As you are preparing to get away, consider packing a bible, a journal, and some water. As you are packing, ask the Father to show you what else He’d like you to bring during your time away with Him.
As before, begin this time by just sitting or walking silently, and asking the Father to help you clear your thoughts of all of the worries and distractions of your day. Or you may want to start by reading through some scriptures, and asking the Holy Spirit to open up the Word for you.
– Psalm 23 – As you read, ask the Holy Spirit to reveal to you your own spiritual walk in these words.
– Matthew 5 – In this passage from the Sermon on the Mount, ask God to deepen your understanding of the process of sanctification of the heart, through the examples Jesus gives here.
Some questions to ask the Father in this time:
– What are some of the “fruits” – thoughts, words, behaviors, addictions – in your life, which you are working to change in your own strength?

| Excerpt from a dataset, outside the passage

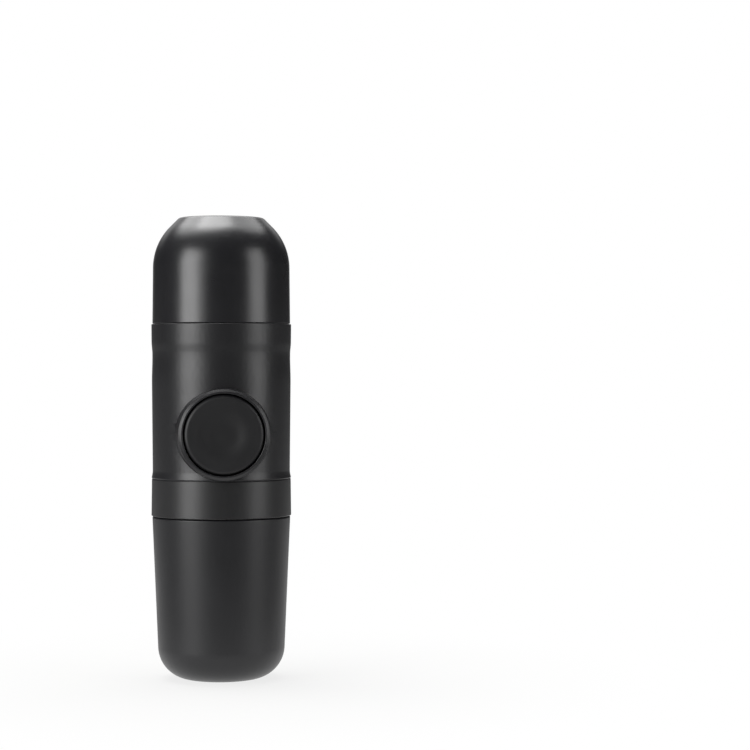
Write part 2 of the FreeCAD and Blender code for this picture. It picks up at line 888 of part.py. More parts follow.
def make_piston_seal():
    low = groove_low + dims.seal_gap
    high = groove_low + dims.piston_groove - dims.seal_gap
    outer = dims.cylinder_bore - dims.seal_fit
    body = tube("piston_seal", groove_radius + dims.seal_gap / 2, outer, low, high)
    soften(body, "SealRound", dims.seal_gap * 5, [(outer, low), (outer, high)])
    lay_on_pump_axis(body)
    return body


def make_knob():
    """A deep cap with a dished face, a rounded rim and a hub on the piston's rod."""
    body = new_body("knob")
    hub_back = knob_inside - dims.hub_length
    skirt_bore = dims.knob_radius - dims.knob_wall
    dish_floor = knob_face - dims.dish_depth
    revolve(body, "Cap", [
        (0, rod_end + dims.seal_gap),
        (hub_bore, rod_end + dims.seal_gap),
        (hub_bore, hub_back),
        (hub_radius, hub_back),
        (hub_radius, knob_inside),
        (skirt_bore, knob_inside),
        (skirt_bore, knob_back),
        (dims.knob_radius, knob_back),
        (dims.knob_radius, knob_face),
        (dims.dish_radius, knob_face),
        (dims.dish_flat_radius, dish_floor),
        (0, dish_floor),
    ])
    soften(body, "RimRound", dims.knob_round, [(dims.knob_radius, knob_face)])
    dish_edges = [(dims.dish_radius, knob_face), (dims.dish_flat_radius, dish_floor)]
    soften(body, "DishRound", dims.dish_round, dish_edges)
    lay_on_pump_axis(body)
    return body


def make_return_spring():
    """The coil between the barrel's cap and the knob, which pushes the knob out."""
    low = cap_front + dims.seal_gap + dims.spring_wire / 2
    high = knob_inside - dims.seal_gap - dims.spring_wire / 2
    body = coil(
        "return_spring", dims.spring_wire, spring_radius, low, high - low,
        dims.spring_turns,
    )
    lay_on_pump_axis(body)
    return body


# ---------------------------------------------------------------- brew chamber

def make_chamber_base():
    """The flanged lower half, with the inlet nozzle under it."""
    body = new_body("chamber_base")
    groove_foot = inlet_tip + dims.nozzle_groove_rise
    groove_head = groove_foot + dims.nozzle_groove_height
    revolve(body, "Base", [
        (dims.nozzle_bore, inlet_tip),
        (dims.nozzle_radius, inlet_tip),
        (dims.nozzle_radius, groove_foot),
        (inlet_groove_radius, groove_foot),
        (inlet_groove_radius, groove_head),
        (dims.nozzle_radius, groove_head),
        (dims.nozzle_radius, chamber_low),
        (chamber_flange_radius, chamber_low),
        (chamber_flange_radius, base_top),
        (chamber_bore, base_top),
        (chamber_bore, chamber_inside),
        (dims.nozzle_bore, chamber_inside),
    ])
    edges = [(chamber_flange_radius, chamber_low), (chamber_flange_radius, base_top)]
    soften(body, "FlangeRound", dims.chamber_edge_round, edges)
    return body


def make_ring_seal(label, groove, outer, low, high):
    """A red silicone ring in its nozzle's groove."""
    low, high = low + dims.seal_gap, high - dims.seal_gap
    body = tube(label, groove + dims.seal_gap / 2, outer, low, high)
    soften(body, "SealRound", dims.seal_gap * 5, [(outer, low), (outer, high)])
    return body


def make_inlet_nozzle_seal():
    low = inlet_tip + dims.nozzle_groove_rise
    high = low + dims.nozzle_groove_height
    return make_ring_seal("inlet_nozzle_seal", inlet_groove_radius, inlet_seal_radius, low, high)


def make_outlet_nozzle_seal():
    high = outlet_tip - dims.outlet_groove_drop
    low = high - dims.outlet_groove_height
    return make_ring_seal("outlet_nozzle_seal", outlet_groove_radius, outlet_seal_radius, low, high)


def make_shower_screen():
    """The perforated disc that spreads the water over the coffee."""
    radius = chamber_bore - dims.basket_side_gap
    body = tube("shower_screen", 0, radius, screen_low, screen_top)
    drill_rings(body, radius, dims.screen_pitch, dims.screen_hole)
    return body


def make_filter_basket():
    """The steel basket, open to the shower screen and lipped at its other end."""
    body = new_body("filter_basket")
    lip_bore = basket_bore - dims.basket_lip
    revolve(body, "Basket", [
        (basket_bore, basket_low),
        (basket_rim_radius, basket_low),
        (basket_rim_radius, basket_rim_top),
        (basket_radius, basket_rim_top),
        (basket_radius, basket_top),
        (lip_bore, basket_top),
        (lip_bore, basket_lip_low),
        (basket_bore, basket_lip_low),
    ])
    return body


def make_filter_disc():
    """The perforated disc that rests against the basket's lip."""
    radius = basket_bore - dims.seat_gap
    body = tube("filter_disc", 0, radius, filter_low, filter_top)
    drill_rings(body, radius, dims.filter_pitch, dims.filter_hole)
    return body


def make_chamber_gasket():
    inner = cover_spigot_radius + dims.seat_gap
    low = base_top + dims.seal_gap
    high = low + dims.chamber_gasket_thickness
    return tube("chamber_gasket", inner, inner + dims.chamber_gasket_width, low, high)


def make_chamber_top():
    """The upper half over the basket, with the outlet nozzle on its roof."""
    body = new_body("chamber_top")
    groove_head = outlet_tip - dims.outlet_groove_drop
    groove_foot = groove_head - dims.outlet_groove_height
    spigot_low = cover_step - dims.cover_spigot_length
    revolve(body, "Cover", [
        (cover_bore, spigot_low),
        (cover_spigot_radius, spigot_low),
        (cover_spigot_radius, cover_step),
        (chamber_radius, cover_step),
        (chamber_radius, cover_top),
        (dims.outlet_nozzle_radius, cover_top),
        (dims.outlet_nozzle_radius, groove_foot),
        (outlet_groove_radius, groove_foot),
        (outlet_groove_radius, groove_head),
        (dims.outlet_nozzle_radius, groove_head),
        (dims.outlet_nozzle_radius, outlet_tip),
        (dims.nozzle_bore, outlet_tip),
        (dims.nozzle_bore, cover_inside),
        (cover_bore, cover_inside),
    ])
    soften(body, "CoverRound", dims.cover_round, [(chamber_radius, cover_top)])
    return body


# ---------------------------------------------------------------- outlet head

def make_head_gasket():
    inner = head_bore + dims.screen_gap
    outer = inner + dims.head_gasket_width
    return tube("head_gasket", inner, outer, head_gasket_low, head_gasket_high)


def make_outlet_head():
    """The inner dome: skirt, flange with a snap bead, dome, outlet recess and nozzle socket."""
    body = new_body("outlet_head")
    flange_top = cup_low + dims.head_flange_height
    bead = cup_low + dims.head_bead_rise
    corner = head_top + head_top_radius - head_radius
    roof_inside = recess_floor - dims.head_roof_thickness
    revolve(body, "Dome", [
        (head_bore, head_low),
        (head_skirt_radius, head_low),
        (head_skirt_radius, cup_low - dims.head_neck_height),
        (head_flange_radius, cup_low),
        (head_flange_radius, bead - dims.head_bead_half),
        (head_bead_radius, bead),
        (head_flange_radius, bead + dims.head_bead_half),
        (head_flange_radius, flange_top),
        (head_radius, flange_top + dims.head_flange_step),
        (head_radius, corner),
        (head_top_radius, head_top),
        (recess_radius, head_top),
        (recess_radius, recess_floor),
        (dims.valve_pocket_radius, recess_floor),
        (dims.valve_pocket_radius, valve_pocket_low),
        (dims.nozzle_bore, valve_pocket_low),
        (dims.nozzle_bore, head_socket_top),
        (head_socket_bore, head_socket_top),
        (head_socket_bore, head_socket_top - dims.head_socket_depth),
        (head_socket_radius, head_socket_top - dims.head_socket_depth),
        (head_socket_radius, roof_inside),
        (head_bore - dims.head_roof_inset, roof_inside),
        (head_bore, roof_inside - dims.head_haunch),
    ])
    soften(body, "DomeRound", dims.head_dome_radius, [(head_radius, corner)])
    return body


def make_outlet_valve():
    radius = dims.valve_pocket_radius - dims.valve_fit
    low = valve_pocket_low + dims.valve_fit
    high = recess_floor - dims.valve_fit
    return tube("outlet_valve", dims.valve_slit, radius, low, high)


def make_outlet_spout():
    """The plate that closes the recess's floor, with the short spout in its middle."""
    body = new_body("outlet_spout")
    low = recess_floor + dims.seal_gap
    edge = recess_radius - dims.spout_fit
    tube_radius = dims.spout_bore + dims.spout_wall
    revolve(body, "Spout", [
        (dims.spout_bore, low),
        (edge, low),
        (edge, low + dims.spout_plate),
        (tube_radius, low + dims.spout_plate),
        (tube_radius, head_top - dims.spout_short),
        (dims.spout_bore, head_top - dims.spout_short),
    ])
    return body


# ---------------------------------------------------------------- cup

def make_cup():
    """The truncated-dome cup, with a thicker lip that grips the head's bead."""
    body = new_body("cup")
    corner = cup_top + cup_top_radius - cup_shoulder_radius
    slant_wall = dims.cup_wall * math.sqrt(2)
    inner_shoulder = cup_shoulder_radius - dims.cup_wall
    inner_corner = corner - slant_wall + dims.cup_wall
    inner_top_radius = cup_top_radius - slant_wall + dims.cup_roof
    lip_top = cup_low + dims.cup_lip_height
    revolve(body, "Dome", [
        (0, cup_inside),
        (inner_top_radius, cup_inside),
        (inner_shoulder, inner_corner),
        (cup_rim_radius - dims.cup_wall, lip_top + dims.cup_lip_slope),
        (cup_lip_bore, lip_top),
        (cup_lip_bore, cup_low),
        (cup_rim_radius, cup_low),
        (cup_shoulder_radius, corner),
        (cup_top_radius, cup_top),
        (0, cup_top),
    ])
    soften(body, "DomeRound", dims.cup_dome_radius, [(cup_shoulder_radius, corner)])
    inner = dims.cup_dome_radius - dims.cup_wall
    soften(body, "InnerRound", inner, [(inner_shoulder, inner_corner)])
    soften(body, "TopRound", dims.cup_top_round, [(cup_top_radius, cup_top)])
    soften(body, "RimRound", dims.cup_rim_round, [(cup_rim_radius, cup_low)])
    return body


pieces = [
    make_water_tank(),
    make_tank_gasket(),
    make_base_ring(),
    make_body_shell(),
    make_pump_chassis(),
    make_nozzle_socket(),
    make_intake_strainer(),
    make_chassis_screws(),
    make_inlet_seat(),
    make_ball("inlet_ball", suction_seat_top),
    make_ball("outlet_ball", delivery_seat),
    make_outlet_spring(),
    make_pump_cylinder(),
    make_cylinder_cap(),
    make_piston(),
    make_piston_seal(),
    make_knob(),
    make_return_spring(),
    make_chamber_base(),
    make_inlet_nozzle_seal(),
    make_shower_screen(),
    make_filter_basket(),
    make_filter_disc(),
    make_chamber_gasket(),
    make_chamber_top(),
    make_outlet_nozzle_seal(),
    make_head_gasket(),
    make_outlet_head(),
    make_outlet_valve(),
    make_outlet_spout(),
    make_cup(),
]
doc.recompute()

for thing in doc.Objects:
    if "Invalid" in thing.State or "Error" in thing.State:
        raise RuntimeError(f"{thing.Label} failed: {thing.State}")
for piece in pieces:
    if piece.Shape.isNull() or not piece.Shape.isValid():
        raise RuntimeError(f"{piece.Label} has no valid shape")

os.makedirs("parts", exist_ok=True)
for piece in pieces:
    piece.Shape.exportStep(f"parts/{piece.Label}.step")
    box = piece.Shape.BoundBox
    print(
        f"{piece.Label:20s} solids {len(piece.Shape.Solids)}"
        f"  x {box.XMin:7.2f} {box.XMax:7.2f}"
        f"  y {box.YMin:7.2f} {box.YMax:7.2f}"
        f"  z {box.ZMin:7.2f} {box.ZMax:7.2f}"
        f"  volume {piece.Shape.Volume / 1000:8.3f} ml"
    )
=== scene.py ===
"""Handheld manual espresso maker: its finishes, its fine pieces, and the studio round it.

Metres, +Z up, origin at the centre of the water tank's base. The pump knob faces -Y.
"""
import math

import bmesh
import bpy
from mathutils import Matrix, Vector


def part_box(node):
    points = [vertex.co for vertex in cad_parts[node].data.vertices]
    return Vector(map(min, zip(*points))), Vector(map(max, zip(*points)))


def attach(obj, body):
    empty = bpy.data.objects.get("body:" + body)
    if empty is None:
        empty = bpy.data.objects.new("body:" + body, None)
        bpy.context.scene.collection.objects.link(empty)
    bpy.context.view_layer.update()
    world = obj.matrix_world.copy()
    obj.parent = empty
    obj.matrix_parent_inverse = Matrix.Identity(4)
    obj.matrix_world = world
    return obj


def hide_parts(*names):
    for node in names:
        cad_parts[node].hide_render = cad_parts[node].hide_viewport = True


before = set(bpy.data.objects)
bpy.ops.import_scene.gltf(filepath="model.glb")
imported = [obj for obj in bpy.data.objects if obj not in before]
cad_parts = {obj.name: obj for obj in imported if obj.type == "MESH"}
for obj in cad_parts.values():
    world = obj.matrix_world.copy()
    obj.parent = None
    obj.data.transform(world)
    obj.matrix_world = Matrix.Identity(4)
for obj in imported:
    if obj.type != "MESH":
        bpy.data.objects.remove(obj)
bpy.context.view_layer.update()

MM = 0.001
TURN = 2 * math.pi


# ---------------------------------------------------------------- materials

def linear(colour):
    """An sRGB hex colour as linear RGBA."""
    channels = [int(colour[at:at + 2], 16) / 255 for at in (1, 3, 5)]
    curve = [c / 12.92 if c <= 0.04045 else ((c + 0.055) / 1.055) ** 2.4 for c in channels]
    return (*curve, 1.0)


def add(tree, kind, inputs={}, **settings):
    """One node, with its settings, its input values and its links."""
    made = tree.nodes.new(kind)
    for name, value in settings.items():
        setattr(made, name, value)
    for name, value in inputs.items():
        socket = made.inputs[name]
        if isinstance(value, bpy.types.NodeSocket):
            tree.links.new(value, socket)
        else:
            socket.default_value = value
    return made


def new_tree(name):
    material = bpy.data.materials.new(name)
    material.use_nodes = True
    material.node_tree.nodes.clear()
    return material, material.node_tree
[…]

– Ask the Holy Spirit to come and show you the places of darkness and brokenness in your heart, in which these painful fruits find their roots.
– Ask the Holy Spirit to bring you courage to allow Him to crucify those old places – the “old” nature – even with uncertainty on what your new identity, your new life in Christ Jesus, will look like. (For further reading on this topic, see Neil Anderson’s book, Living Free in Christ (1993, Regal Books), giving particular attention to the subsection entitled, “Who I am in Christ”.)
*This week, it may be good to reach out again to the same person with whom you met and prayed last week. Spend some time with him or her talking and praying through some of the things the Lord reveals in your time of prayer.